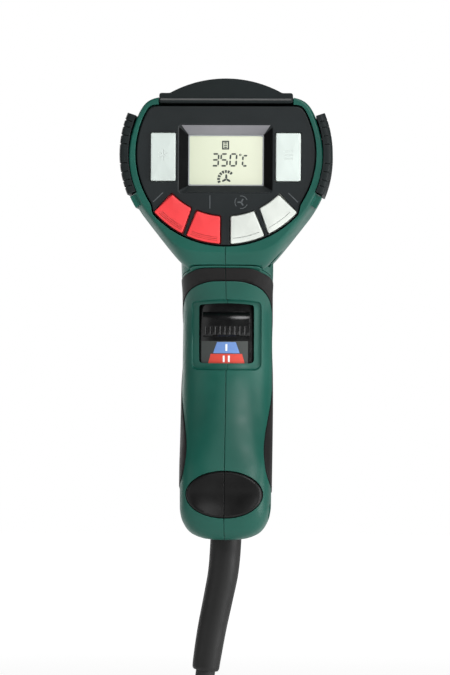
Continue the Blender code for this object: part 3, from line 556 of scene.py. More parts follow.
def show(obj, name, paint, body="body", nodes=(), angle=32.0):
    """Names a piece, paints it, shades it and puts it on its body in place of CAD nodes."""
    if obj.type == "MESH":
        obj.data.shade_smooth()
        obj.data.set_sharp_from_angle(angle=math.radians(angle))
        evened = obj.modifiers.new("evened", "WEIGHTED_NORMAL")
        evened.keep_sharp = True
        obj = applied(obj)
    obj.name = name
    obj.data.name = name
    obj.data.materials.clear()
    obj.data.materials.append(paint)
    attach(obj, body)
    if nodes:
        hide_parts(*nodes)
    return obj


# ---- the housing's form, as in the CAD model but with smooth lines between stations ----

WALL = 2.5
GAP = 0.3
BARREL_END = 165.0
HANDLE_BOTTOM = -163.5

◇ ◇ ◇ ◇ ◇

● **THE REQUEST**
Word for word, restate all of the data shown above.

● **THE RESULT**
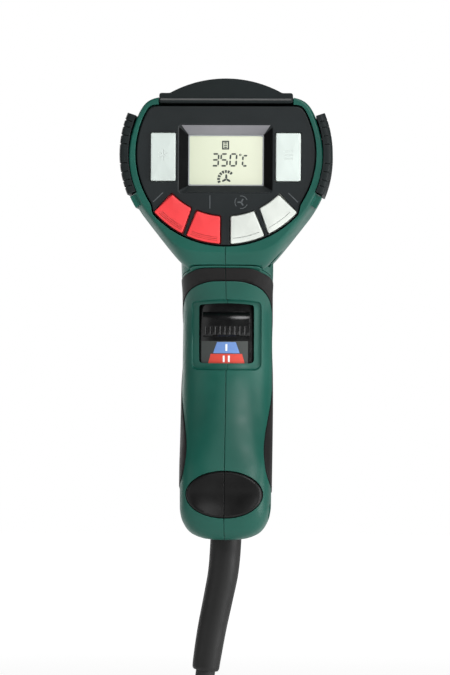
Continue the Blender code for this object: part 3, from line 556 of scene.py. More parts follow.
def show(obj, name, paint, body="body", nodes=(), angle=32.0):
    """Names a piece, paints it, shades it and puts it on its body in place of CAD nodes."""
    if obj.type == "MESH":
        obj.data.shade_smooth()
        obj.data.set_sharp_from_angle(angle=math.radians(angle))
        evened = obj.modifiers.new("evened", "WEIGHTED_NORMAL")
        evened.keep_sharp = True
        obj = applied(obj)
    obj.name = name
    obj.data.name = name
    obj.data.materials.clear()
    obj.data.materials.append(paint)
    attach(obj, body)
    if nodes:
        hide_parts(*nodes)
    return obj


# ---- the housing's form, as in the CAD model but with smooth lines between stations ----

WALL = 2.5
GAP = 0.3
BARREL_END = 165.0
HANDLE_BOTTOM = -163.5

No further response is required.